We designed the campaign to give us more freedom to solve the problem differently. This was one of the hardest lessons we learned during earlier days. We never compromised in designing the campaign to collect as many details as possible. At the same time, we had to be mindful of our available resources and project timeline. For example, drawing a tight boundary of the object will take more time than drawing a bounding box. There is always a tradeoff between time and available resources.

The campaign was tightly controlled by our Content team to ensure objects were correctly identified and classified. However, there were scenarios where we couldn’t achieve the desired quality. This was particularly due to the image resolution, object visibility, and weather conditions. For example, C-5 Galaxy aircraft belong to the Other Large Military category but it looks like a Bomber in the satellite image. Similarly, aircraft belonging to the Small Bomber category look like Small Aircraft.

In this image, Small Bomber objects (blue) are predicted as Small Aircraft (orange), Other Large Military (red), and Fighter (purple). This was due to the similarity of the objects in the satellite image. However, in the real world, aircraft are used for different purposes.


As the problem states, this was a multiclass problem, and we expected to have a class imbalance in the dataset. We started with a simple baseline model CenterNet with an Hourglass backbone network using default hyperparameters. We identified the noisy labels with the help of the model. We continued this process to quality control the dataset until we were satisfied with the ground truth labels.

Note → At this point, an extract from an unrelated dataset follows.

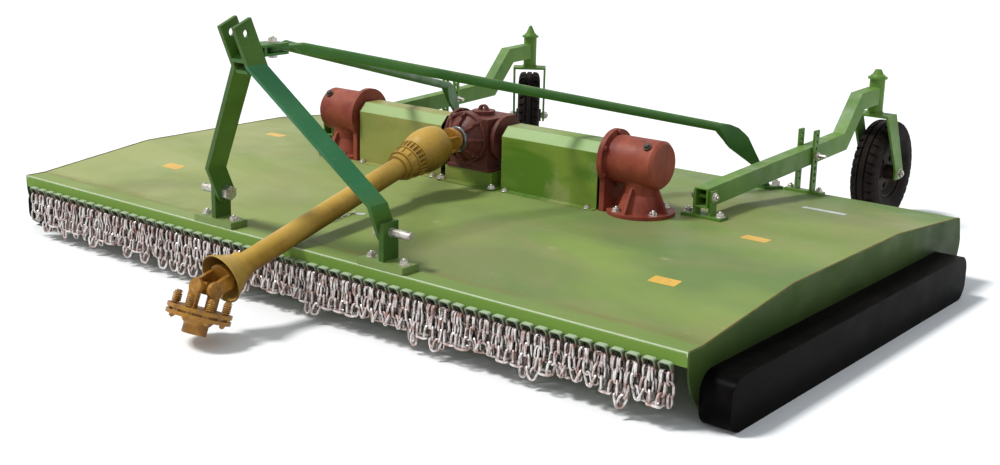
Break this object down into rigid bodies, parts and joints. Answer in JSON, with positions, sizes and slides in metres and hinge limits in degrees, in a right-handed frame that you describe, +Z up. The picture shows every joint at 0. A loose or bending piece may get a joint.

After the rigorous validation of the dataset quality, we built a baseline model that was evaluated on the validation split and benchmarked on the test split dataset. The model was fine-tuned with hyper-parameters such as learning rate, minimum box overlap, objectness loss weight, and common augmentation techniques. The data augmentation techniques such as random crop, random padding, bounding box jittering, and random scale didn’t help much. However, the horizontal flip along with random square crop by scaling techniques worked better than other augmentations.

Weather conditions posed significant challenges in pushing the model performance on the test set. Under different weather conditions, the same object looked like a different object category.

For example, aircraft in sunlight, shadows, under heavy haze, and in the snow were not able to be identified. This resulted in more false negatives, and it impacted the overall model F1 score.

In addition, there were rare aircraft that were not widely available in the real world. Also, intraclass variance exists within an aircraft category. There were multiple types of aircraft within an aircraft category. For example, the Bomber category has Small Bomber, Large Bomber, and Strategic Bombers. We considered all types of bombers under one single category in the current work. 

Sample Predictions on the test dataset

    Performance of the model in predicting Large Commercial Aircraft (pink) on images with                          Clouds and Haze

                                   Performance of the model in predicting Small Aircraft (orange)


Overall, the benchmarked F1 score of the final model was significantly higher than the baseline model. With a mindful selection of AOIs, creative campaign design, SOTA post-processing techniques, continuous model iteration, and rigorous quality control work, we solved the mystery of understanding aircraft movements on planet Earth!